Existing tool-use benchmarks focus on single-step tool selection or parameter extraction, failing to assess the multi-step planning capabilities essential for ML agents. Method: We introduce the first tool-augmented planning benchmark specifically designed for machine learning tasks, comprising 61 domain-specific tools and 15 Kaggle tabular data challenges, with in-memory object management to support state-aware workflow execution. Our approach innovatively integrates structured feedback-driven shaping rewards and explicit subtask decomposition to overcome ReAct’s limitations in complex ML pipelines. Technically, it unifies LLM-guided tree search planning, tool-call generation, memory management, and stepwise reward modeling. Contribution/Results: Evaluated on GPT-4o, our method achieves a 16.52-percentage-point improvement in median task success rate over ReAct, significantly enhancing end-to-end real-world ML task solving by autonomous agents.

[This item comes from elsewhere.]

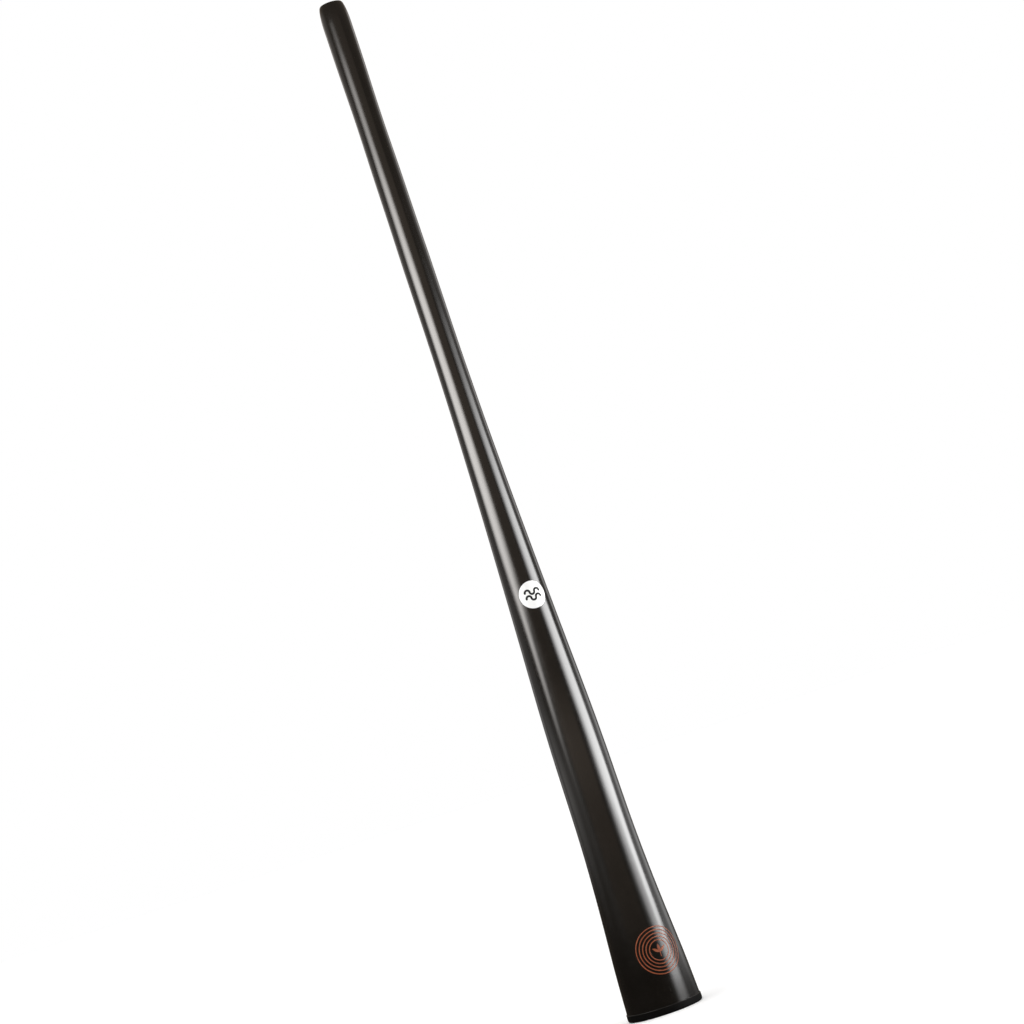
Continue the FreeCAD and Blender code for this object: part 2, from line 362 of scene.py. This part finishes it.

The development of autonomous machine learning (ML) agents capable of end-to-end data science workflows represents a significant frontier in artificial intelligence. These agents must orchestrate complex sequences of data analysis, feature engineering, model selection, and hyperparameter optimization, tasks that require sophisticated planning and iteration. While recent work on building ML agents has explored using large language models (LLMs) for direct code generation, tool-augmented approaches offer greater modularity and reliability. However, existing tool-use benchmarks focus primarily on task-specific tool selection or argument extraction for tool invocation, failing to evaluate the sophisticated planning capabilities required for ML Agents. In this work, we introduce a comprehensive benchmark for evaluating tool-augmented ML agents using a curated set of 61 specialized tools and 15 tabular ML challenges from Kaggle. Our benchmark goes beyond traditional tool-use evaluation by incorporating an in-memory named object management, allowing agents to flexibly name, save, and retrieve intermediate results throughout the workflows. We demonstrate that standard ReAct-style approaches struggle to generate valid tool sequences for complex ML pipelines, and that tree search methods with LLM-based evaluation underperform due to inconsistent state scoring. To address these limitations, we propose two simple approaches: 1) using shaped deterministic rewards with structured textual feedback, and 2) decomposing the original problem into a sequence of sub-tasks, which significantly improves trajectory validity and task performance. Using GPT-4o, our approach improves over ReAct by 16.52 percentile positions, taking the median across all Kaggle challenges. We believe our work provides a foundation for developing more capable tool-augmented planning ML agents.